If there is no key value corresponding to a category, there shall be no file for it. For example no /studydate/studyiuid/p.Blake3 cuando el estudio no contiene ningun dato de tipo privado.

lower layer: parsing, buffering and writing

For each category, the parser reserves a buffer of 0xFFFF bytes, where to append key values until it is full or until the end of the instance has been reached. In the first case, the buffer is dumped to file with temporary name and emptied before starting to fill it in again.

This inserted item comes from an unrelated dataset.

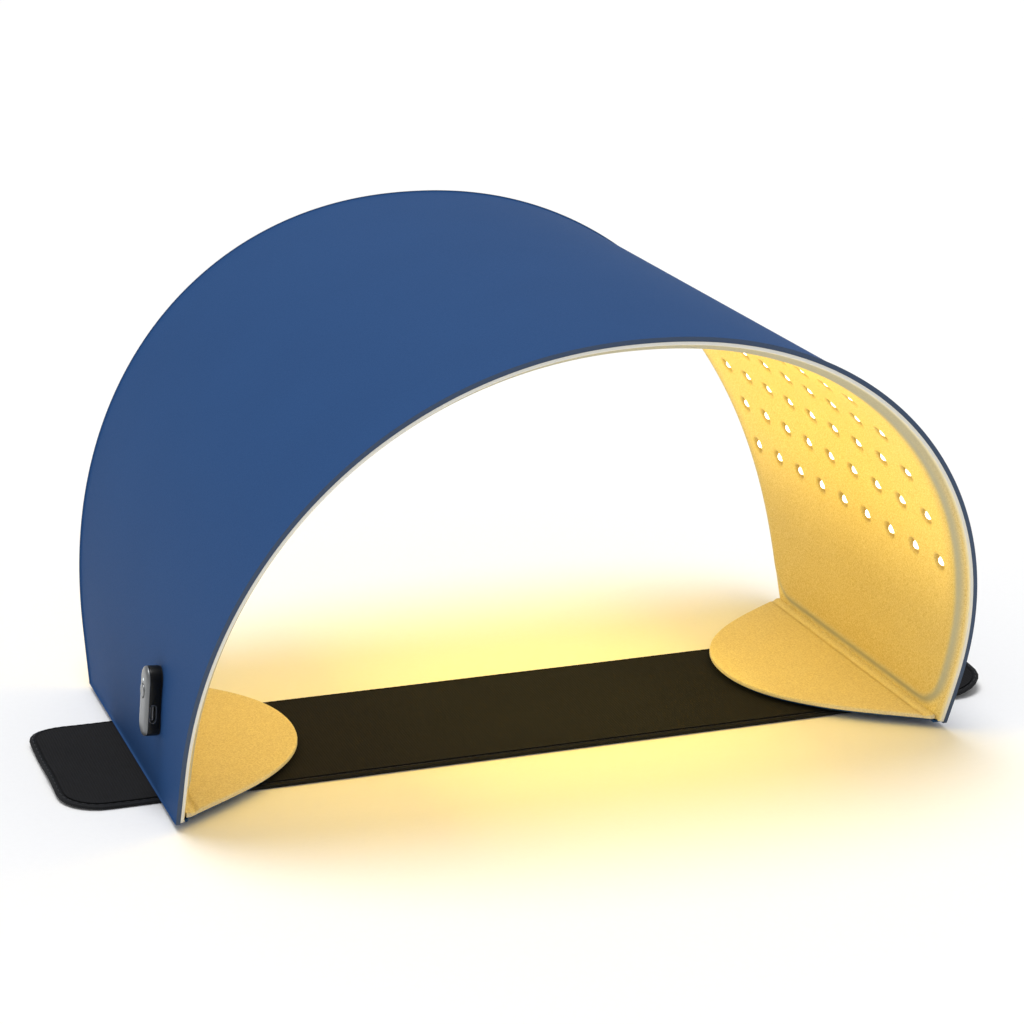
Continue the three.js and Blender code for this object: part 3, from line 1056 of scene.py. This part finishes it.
    def place(
        self, side: Side, bm: BMesh, name: str, finish: Finish, slot: str,
        node: str = "",
    ) -> bpy.types.Object:
        """Bends a flat shape on to one half and dresses it.

        Args:
            side: Which half.
            bm: The flat shape, on the right half.
            name: The piece's name without its side.
            finish: Its finish.
            slot: Its material slot; not used.
            node: The frame's node that it stands for, without its side.

        Returns:
            The piece.
        """
        reshape(bm, lambda co: self.arch.wrap(co * (side.value, 1, 1)))
        nodes = [f"{node}_{side.label}"] if node else []
        if node and side is Side.LEFT:
            nodes.append(f"{node}_crown")
        obj = piece(f"{name}_{side.label}", bm, finish, nodes)
        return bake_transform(obj)

    def build_lining(self, side: Side) -> bpy.types.Object:
        """Builds the lining of one half, with its raised field, dimples and grey rim.

        Args:
            side: Which half.

        Returns:
            The piece.
        """
        end = self.arch.half_arc - self.foot_clear
        near_foot = np.array([0, 0.8, 2, 3.4, 4.6, 5.4, 6.2, 7, 7.8, 8.6, 9.6, 11, 13]) * MM
        even = np.linspace(0, end - 13 * MM, 122)[:-1]
        columns = np.concatenate([[-even[1]], even, (end - near_foot)[::-1]])
        edge_rows = np.array([0, 0.9, 2.6, 3.8, 5.4, 6.6, 7.4, 8.2, 9, 9.8, 10.6, 11.6, 13]) * MM
        bm = flat_blank(columns, self.arch.half_depth(columns), edge_rows, 104)
        thicken(bm)
        dimpled = set()
        for face in bm.faces:
            middle = face.calc_center_median()
            if middle.z < 0.1:
                near = self.lamp_distance(np.array([middle.x]), np.array([middle.y]))[0]
                if near < self.dimple_radius + 1.2 * MM:
                    dimpled.update(face.edges)
        bmesh.ops.subdivide_edges(bm, edges=list(dimpled), cuts=1, use_grid_fill=True)
        rims = set_heights(bm, self.lining_face, self.lining_reverse)
        round_edges(bm, rims, self.rim_radius)
        mark(bm, "rim", lambda u, y, z: 1 - smooth(self.from_edge(u, y), 0.5 * MM, 1.8 * MM))
        # Painted shade on the field's step and on the margin near the crown.
        mark(bm, "step", lambda u, y, z: self.border(u, y))
        # Painted shade in the dimples and on the field below the LEDs.
        mark(bm, "painted_shade", lambda u, y, z: np.maximum(self.painted_shade(u, y), self.unlit_shade(u, y)))
        mark(bm, "lit", lambda u, y, z: self.lit(u, y))
        trim_start(bm)
        return self.place(side, bm, "lining_sheet", LINING, "lining", "lining")

    def build_lenses(self, side: Side) -> bpy.types.Object:
        """Builds the clear lens in each dimple of one half.

        Args:
            side: Which half.

        Returns:
            The piece.
        """
        profile = [(0.86, 4.0), (1, 4.15), (1, 4.8), (0.88, 5.4), (0.58, 5.85), (0.2, 6.05)]
        ring = circle_ring(self.lens_radius, 12)
        bm = lofted([at_height(ring * share, -depth * MM) for share, depth in profile])
        repeat(bm, [Matrix.Translation((row, column, 0)) for row, column in self.led_places()])
        return self.place(side, bm, "led_lenses", LENS, "led_lens")

    def build_hem(self, side: Side) -> bpy.types.Object:
        """Builds the skin's turned-in hem, which closes the foot of one wall.

        Args:
            side: Which half.

        Returns:
            The piece.
        """
        x = self.arch.half_span
        z = self.arch.base
        profile = np.array([
            (x - 0.1 * MM, z + 0.6 * MM), (x - 0.35 * MM, z + 0.2 * MM), (x - 0.9 * MM, z),
            (x - 5.2 * MM, z), (x - 5.5 * MM, z + 0.25 * MM), (x - 5.5 * MM, z + 0.75 * MM),
            (x - 5.2 * MM, z + 1.0 * MM), (x - 1.3 * MM, z + 1.0 * MM)])
        half = self.arch.foot_half_depth - 2.2 * MM
        ends = [(-half, 0.82), (-half + 0.3 * MM, 1), (half - 0.3 * MM, 1), (half, 0.82)]
        middle = profile.mean(0)
        rings = []
        for y, share in ends:
            section = middle + (profile - middle) * share
            rings.append(np.column_stack([
                side.value * section[:, 0], np.full(len(section), y), section[:, 1]]))
        obj = piece(f"foot_hem_{side.label}", lofted(rings), SKIN)
        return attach(obj, f"{side.label}_side")

    def build(self) -> None:
        """Builds both halves."""
        for side in Side:
            for layer in self.layers():
                self.build_layer(side, layer)
            self.build_lining(side)
            self.build_lenses(side)
            self.build_hem(side)


# ---------------------------------------------------------------- flaps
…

When this occurs, the first name for the file is /pid/sopiuid/[espinc]
When the parsing of the instance culminates, after verifying that /studydate/studyiuid/prefix.blake3hash does not exist, it is written to /pid/studydate/.studyiuid/prefix.blake3hash. If there was intermediate dumps, the temp file shall be renamed before the last dump occurs into it.
When the writing is finished, if there is no preexisting file with the same name,the file is renamed /studydate/studyiuid/prefix.blake3hash, so that it appears in the spool folder together with the other files to be processed by the upper layer. If it's a duplicate, it can be safely deleted. If the prefix corresponds, but the hash doesn´t we need to deal with the inconsistency

shrinkeage of studyiuid

For file system resources optimization, we use b64uid shrinkage of studyiuid (https://github.com/jacquesfauquex/b64uid).